RESCUE DAWN was shot on location in the remote Northwestern Hill Country of Thailand, near the border with Burma, and an area known for its fecund beauty -- its landscape a thick, jewel-green jungle dotted with rocky hills and simple tribal villages, similar to that in which Dieter found himself after escaping from the POW camp. Luxuries in this location were notoriously few for the cast and crew – yet the primal conditions were also in keeping with the intensity of the tale being told. There weren't even chairs, let alone trailers, for the actors. Instead, between takes, Bale, Zahn and Davies could often be found resting on the ground, sheltered from the penetrating sun only by the shade of a tree.

Each and every day brought new physical and mental challenges, as the cast ate slithery maggots, snatched real snakes with their bare hands, moved through the jungle in a deeply vulnerable state of bare feet and raggedy clothing and, during the rafting sequences, spent hours submerged in water. Cast and crew each gathered a growing patchwork of lacerations, bruises and mysterious rashes.

But, for Herzog, for whom filmmaking has always been a tactile, physical art, the more enveloping and true the locations, the better. Yet for all the natural challenges of filming in Thailand – which Herzog sees not so much as challenges as simply an organic part of the process of creating powerful imagery – real disasters were few in number. Herzog especially praises the Thai support for the film. "The crew was very professional,” he says, "and I can only advise Thailand as a location for filmmaking because it has such a wide variety of locations, a great infrastructure and very experienced crews.

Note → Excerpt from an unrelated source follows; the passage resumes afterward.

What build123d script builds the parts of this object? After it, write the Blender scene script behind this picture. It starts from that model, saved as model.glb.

It was really a pleasure to work with the people there.” 

Shooting in the Hill Country also enabled Herzog to film authentic tribal villages, largely unchanged from those that Dieter saw as a prisoner forty years ago. "The villagers liked that I wanted to show them as they really are,” notes Herzog. "No one is dressed up, they are wearing what they normally wear.” 

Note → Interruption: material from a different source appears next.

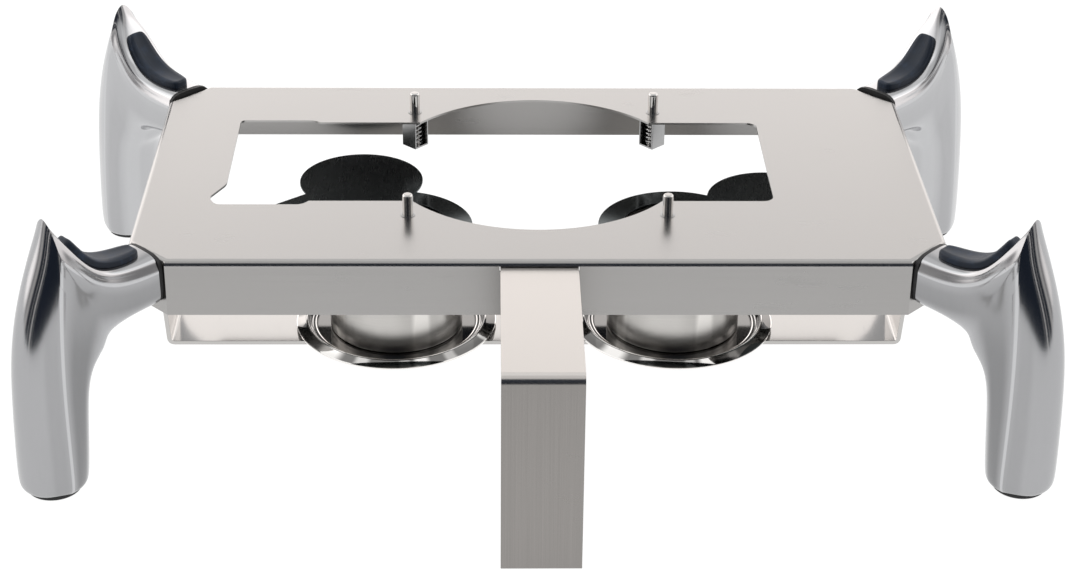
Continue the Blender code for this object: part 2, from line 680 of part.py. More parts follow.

The story of RESCUE DAWN was filmed entirely in reverse, so that the actors could arrive on set having lost, over a period of months, the necessary weight to convey their emaciated, indeed desperate, state in the POW camp -- then gain it back more quickly for the beginning of the film, when Dieter Dengler appears, just as the real Dengler does in vintage photographs, as impressively handsome and fit. Always true to his cast, Herzog dieted in solidarity with his actors, although he committed to only losing half the pounds that Bale, Zahn and Davies did.